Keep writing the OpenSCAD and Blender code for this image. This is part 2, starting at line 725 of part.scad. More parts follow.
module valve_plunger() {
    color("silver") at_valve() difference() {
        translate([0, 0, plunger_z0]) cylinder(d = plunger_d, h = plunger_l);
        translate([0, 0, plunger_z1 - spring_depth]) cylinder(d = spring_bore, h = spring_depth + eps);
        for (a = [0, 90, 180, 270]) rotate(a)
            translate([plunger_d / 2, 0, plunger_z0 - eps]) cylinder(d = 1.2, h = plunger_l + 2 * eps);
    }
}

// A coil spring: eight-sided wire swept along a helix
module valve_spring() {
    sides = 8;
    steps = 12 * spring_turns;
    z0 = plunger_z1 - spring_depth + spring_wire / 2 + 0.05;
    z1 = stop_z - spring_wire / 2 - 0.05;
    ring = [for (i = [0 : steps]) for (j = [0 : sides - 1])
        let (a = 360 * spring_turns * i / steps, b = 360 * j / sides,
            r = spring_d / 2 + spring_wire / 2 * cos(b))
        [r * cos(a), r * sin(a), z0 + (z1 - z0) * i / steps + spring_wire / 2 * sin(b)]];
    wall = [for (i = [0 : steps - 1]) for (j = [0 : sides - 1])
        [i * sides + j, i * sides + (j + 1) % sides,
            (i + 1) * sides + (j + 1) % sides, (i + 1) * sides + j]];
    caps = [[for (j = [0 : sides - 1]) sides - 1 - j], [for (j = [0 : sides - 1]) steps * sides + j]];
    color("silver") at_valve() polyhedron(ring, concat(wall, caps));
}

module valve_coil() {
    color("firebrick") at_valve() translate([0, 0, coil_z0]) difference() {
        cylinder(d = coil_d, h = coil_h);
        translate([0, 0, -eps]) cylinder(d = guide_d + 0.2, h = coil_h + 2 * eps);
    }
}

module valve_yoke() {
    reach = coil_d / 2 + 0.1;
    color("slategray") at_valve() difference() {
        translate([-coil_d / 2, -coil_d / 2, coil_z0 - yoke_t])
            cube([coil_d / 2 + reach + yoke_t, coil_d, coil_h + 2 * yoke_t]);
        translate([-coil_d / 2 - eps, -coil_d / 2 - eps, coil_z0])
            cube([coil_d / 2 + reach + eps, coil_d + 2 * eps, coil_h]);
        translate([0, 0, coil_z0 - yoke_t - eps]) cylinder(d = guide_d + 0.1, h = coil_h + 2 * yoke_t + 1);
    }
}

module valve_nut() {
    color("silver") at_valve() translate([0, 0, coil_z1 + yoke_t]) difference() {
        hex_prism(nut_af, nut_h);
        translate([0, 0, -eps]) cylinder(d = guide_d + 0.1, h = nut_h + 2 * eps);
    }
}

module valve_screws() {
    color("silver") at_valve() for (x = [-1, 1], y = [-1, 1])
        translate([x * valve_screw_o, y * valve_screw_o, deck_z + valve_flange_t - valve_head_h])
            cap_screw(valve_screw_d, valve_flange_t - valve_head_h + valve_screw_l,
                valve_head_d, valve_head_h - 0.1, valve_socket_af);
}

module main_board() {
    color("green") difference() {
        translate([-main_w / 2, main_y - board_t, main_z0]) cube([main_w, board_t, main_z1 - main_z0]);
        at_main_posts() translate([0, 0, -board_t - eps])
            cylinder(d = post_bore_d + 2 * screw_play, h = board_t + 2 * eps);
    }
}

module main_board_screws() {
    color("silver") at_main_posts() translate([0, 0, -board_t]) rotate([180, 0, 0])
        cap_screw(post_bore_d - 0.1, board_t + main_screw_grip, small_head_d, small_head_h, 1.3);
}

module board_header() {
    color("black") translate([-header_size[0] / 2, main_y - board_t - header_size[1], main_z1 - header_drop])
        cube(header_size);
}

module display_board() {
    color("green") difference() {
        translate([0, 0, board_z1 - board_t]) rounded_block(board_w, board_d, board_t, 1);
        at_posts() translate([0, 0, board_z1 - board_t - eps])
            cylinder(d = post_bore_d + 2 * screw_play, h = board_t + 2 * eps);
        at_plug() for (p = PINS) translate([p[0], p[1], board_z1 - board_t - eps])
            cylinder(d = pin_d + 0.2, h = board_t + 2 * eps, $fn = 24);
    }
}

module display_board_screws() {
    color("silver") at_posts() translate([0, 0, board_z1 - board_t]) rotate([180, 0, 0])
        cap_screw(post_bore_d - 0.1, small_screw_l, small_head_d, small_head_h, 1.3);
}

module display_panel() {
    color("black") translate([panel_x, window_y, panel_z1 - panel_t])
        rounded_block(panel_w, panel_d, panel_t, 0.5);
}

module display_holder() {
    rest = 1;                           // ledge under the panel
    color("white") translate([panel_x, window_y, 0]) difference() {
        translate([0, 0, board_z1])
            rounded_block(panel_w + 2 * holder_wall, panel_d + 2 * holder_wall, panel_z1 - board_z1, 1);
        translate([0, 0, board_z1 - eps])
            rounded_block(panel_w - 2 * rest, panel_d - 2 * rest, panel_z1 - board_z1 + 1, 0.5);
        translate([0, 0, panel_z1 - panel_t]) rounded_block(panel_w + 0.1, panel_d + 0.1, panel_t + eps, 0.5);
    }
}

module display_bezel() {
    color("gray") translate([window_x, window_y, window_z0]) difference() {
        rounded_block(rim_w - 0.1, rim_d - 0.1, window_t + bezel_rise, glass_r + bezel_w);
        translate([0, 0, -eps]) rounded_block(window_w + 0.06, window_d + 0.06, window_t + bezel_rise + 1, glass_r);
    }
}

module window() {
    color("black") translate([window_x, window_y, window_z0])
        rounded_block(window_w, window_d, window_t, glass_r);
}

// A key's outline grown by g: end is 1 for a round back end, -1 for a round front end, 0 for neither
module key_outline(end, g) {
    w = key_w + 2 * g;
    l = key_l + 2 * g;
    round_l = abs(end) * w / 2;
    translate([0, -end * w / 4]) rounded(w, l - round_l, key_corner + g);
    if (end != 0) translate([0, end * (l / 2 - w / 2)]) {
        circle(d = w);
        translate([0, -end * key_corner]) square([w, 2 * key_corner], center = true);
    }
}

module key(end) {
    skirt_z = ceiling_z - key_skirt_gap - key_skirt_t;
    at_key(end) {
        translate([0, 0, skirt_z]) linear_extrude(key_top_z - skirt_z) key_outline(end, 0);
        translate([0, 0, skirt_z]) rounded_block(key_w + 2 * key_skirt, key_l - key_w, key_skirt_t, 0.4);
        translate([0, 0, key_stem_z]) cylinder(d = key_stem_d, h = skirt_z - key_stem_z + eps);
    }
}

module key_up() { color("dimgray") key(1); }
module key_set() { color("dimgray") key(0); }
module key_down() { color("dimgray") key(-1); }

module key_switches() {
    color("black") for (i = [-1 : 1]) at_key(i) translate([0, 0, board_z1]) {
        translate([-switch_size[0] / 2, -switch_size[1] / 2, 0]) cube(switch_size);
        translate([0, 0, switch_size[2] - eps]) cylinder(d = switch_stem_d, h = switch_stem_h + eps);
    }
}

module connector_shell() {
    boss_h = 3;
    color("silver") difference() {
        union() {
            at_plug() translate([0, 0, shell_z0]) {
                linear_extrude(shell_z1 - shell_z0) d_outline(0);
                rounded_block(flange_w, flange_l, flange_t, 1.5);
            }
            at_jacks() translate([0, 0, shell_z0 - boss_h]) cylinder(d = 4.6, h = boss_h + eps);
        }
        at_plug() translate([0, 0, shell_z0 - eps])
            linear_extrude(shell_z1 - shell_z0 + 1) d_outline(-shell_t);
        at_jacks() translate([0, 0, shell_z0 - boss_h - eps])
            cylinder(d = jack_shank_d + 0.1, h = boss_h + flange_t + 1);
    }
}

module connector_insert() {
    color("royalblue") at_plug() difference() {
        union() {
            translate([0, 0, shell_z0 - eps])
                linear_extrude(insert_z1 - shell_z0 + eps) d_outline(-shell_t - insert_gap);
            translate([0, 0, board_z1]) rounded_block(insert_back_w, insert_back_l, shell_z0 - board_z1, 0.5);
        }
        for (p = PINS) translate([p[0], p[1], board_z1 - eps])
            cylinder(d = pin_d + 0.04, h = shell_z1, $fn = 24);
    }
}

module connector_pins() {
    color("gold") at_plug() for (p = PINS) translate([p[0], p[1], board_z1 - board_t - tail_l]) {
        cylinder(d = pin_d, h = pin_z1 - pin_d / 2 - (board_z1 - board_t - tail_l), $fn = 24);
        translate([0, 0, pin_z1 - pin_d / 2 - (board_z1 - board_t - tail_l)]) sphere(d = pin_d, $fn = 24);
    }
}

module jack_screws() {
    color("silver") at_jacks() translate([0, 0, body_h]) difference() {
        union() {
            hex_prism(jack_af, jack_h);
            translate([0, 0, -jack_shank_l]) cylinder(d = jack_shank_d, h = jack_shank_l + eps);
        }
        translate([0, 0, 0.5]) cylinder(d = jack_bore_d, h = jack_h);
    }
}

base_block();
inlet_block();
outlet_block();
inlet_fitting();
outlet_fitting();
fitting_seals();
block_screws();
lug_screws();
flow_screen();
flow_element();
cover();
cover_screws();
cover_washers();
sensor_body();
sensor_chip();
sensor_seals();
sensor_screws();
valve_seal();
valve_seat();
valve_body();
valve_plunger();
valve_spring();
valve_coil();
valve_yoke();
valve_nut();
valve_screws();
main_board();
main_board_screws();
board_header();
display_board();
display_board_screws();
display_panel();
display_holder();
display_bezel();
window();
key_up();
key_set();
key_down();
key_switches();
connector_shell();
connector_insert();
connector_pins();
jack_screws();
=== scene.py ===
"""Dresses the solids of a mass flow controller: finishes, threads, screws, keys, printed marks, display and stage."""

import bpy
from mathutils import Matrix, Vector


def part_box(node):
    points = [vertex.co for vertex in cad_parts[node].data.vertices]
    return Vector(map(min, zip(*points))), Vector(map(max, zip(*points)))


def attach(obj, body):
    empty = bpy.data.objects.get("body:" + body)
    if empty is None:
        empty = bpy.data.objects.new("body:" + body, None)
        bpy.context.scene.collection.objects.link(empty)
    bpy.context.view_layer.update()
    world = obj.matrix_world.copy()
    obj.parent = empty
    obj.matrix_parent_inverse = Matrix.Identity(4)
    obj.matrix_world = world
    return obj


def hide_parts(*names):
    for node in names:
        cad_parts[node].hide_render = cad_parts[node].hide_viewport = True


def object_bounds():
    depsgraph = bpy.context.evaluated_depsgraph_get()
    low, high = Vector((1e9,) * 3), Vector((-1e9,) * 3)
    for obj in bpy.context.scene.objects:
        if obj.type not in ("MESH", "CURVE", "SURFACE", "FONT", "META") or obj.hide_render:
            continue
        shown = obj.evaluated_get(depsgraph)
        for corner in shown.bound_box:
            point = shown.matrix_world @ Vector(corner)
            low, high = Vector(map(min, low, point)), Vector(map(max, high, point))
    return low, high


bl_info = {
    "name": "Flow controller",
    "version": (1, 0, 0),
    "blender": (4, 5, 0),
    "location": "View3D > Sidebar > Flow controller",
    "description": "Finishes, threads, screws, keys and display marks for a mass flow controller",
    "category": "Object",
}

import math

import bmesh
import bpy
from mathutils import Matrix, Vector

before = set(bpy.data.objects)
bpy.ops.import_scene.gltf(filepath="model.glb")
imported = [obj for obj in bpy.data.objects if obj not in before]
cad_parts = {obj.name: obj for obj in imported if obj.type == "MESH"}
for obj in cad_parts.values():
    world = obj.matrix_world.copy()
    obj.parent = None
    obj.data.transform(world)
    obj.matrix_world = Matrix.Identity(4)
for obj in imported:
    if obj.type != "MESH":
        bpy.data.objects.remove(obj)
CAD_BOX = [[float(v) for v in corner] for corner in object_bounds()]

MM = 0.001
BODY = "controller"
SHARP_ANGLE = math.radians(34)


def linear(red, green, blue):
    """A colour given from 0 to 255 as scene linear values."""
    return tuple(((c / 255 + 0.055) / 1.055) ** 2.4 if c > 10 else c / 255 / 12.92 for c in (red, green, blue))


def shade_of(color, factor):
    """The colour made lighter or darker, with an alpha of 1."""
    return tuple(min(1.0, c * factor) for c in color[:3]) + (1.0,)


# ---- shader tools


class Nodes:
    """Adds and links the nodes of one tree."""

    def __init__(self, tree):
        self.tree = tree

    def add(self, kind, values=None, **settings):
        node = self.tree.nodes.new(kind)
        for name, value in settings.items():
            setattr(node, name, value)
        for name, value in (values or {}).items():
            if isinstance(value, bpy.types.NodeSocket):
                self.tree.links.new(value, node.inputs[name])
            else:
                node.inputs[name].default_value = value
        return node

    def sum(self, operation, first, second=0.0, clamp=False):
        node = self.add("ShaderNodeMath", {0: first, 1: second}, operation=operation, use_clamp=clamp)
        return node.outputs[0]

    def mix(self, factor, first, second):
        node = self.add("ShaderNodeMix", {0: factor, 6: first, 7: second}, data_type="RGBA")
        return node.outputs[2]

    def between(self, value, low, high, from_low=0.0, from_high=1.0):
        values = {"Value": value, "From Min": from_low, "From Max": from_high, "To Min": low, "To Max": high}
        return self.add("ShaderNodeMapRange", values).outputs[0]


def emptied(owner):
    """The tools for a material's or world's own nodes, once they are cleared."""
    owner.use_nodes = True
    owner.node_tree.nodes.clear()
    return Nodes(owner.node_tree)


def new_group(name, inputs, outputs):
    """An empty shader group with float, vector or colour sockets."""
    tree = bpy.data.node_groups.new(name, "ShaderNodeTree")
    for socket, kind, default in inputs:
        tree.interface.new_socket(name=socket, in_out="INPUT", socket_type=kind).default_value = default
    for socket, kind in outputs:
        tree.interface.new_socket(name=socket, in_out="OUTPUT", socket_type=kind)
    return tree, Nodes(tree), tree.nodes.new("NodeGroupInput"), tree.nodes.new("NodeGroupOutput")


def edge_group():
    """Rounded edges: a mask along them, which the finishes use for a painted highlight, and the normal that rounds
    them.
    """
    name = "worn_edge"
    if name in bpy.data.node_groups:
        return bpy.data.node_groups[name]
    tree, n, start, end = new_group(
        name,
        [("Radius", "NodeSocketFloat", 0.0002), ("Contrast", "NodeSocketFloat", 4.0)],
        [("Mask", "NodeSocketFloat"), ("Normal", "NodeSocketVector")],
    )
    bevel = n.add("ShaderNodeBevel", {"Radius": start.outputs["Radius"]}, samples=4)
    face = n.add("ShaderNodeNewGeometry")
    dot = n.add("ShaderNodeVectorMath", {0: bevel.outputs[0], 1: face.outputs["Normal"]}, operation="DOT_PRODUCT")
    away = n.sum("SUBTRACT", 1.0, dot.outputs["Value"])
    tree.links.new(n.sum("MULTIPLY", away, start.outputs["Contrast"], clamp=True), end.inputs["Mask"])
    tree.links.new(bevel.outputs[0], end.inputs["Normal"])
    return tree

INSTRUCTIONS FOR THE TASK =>
Everything from the line that contains "base_block();" through the line that contains "if empty is" is to be transcribed exactly, and nothing outside that range.

WRITTEN RESPONSE =>
base_block();
inlet_block();
outlet_block();
inlet_fitting();
outlet_fitting();
fitting_seals();
block_screws();
lug_screws();
flow_screen();
flow_element();
cover();
cover_screws();
cover_washers();
sensor_body();
sensor_chip();
sensor_seals();
sensor_screws();
valve_seal();
valve_seat();
valve_body();
valve_plunger();
valve_spring();
valve_coil();
valve_yoke();
valve_nut();
valve_screws();
main_board();
main_board_screws();
board_header();
display_board();
display_board_screws();
display_panel();
display_holder();
display_bezel();
window();
key_up();
key_set();
key_down();
key_switches();
connector_shell();
connector_insert();
connector_pins();
jack_screws();
=== scene.py ===
"""Dresses the solids of a mass flow controller: finishes, threads, screws, keys, printed marks, display and stage."""

import bpy
from mathutils import Matrix, Vector


def part_box(node):
    points = [vertex.co for vertex in cad_parts[node].data.vertices]
    return Vector(map(min, zip(*points))), Vector(map(max, zip(*points)))


def attach(obj, body):
    empty = bpy.data.objects.get("body:" + body)
    if empty is None:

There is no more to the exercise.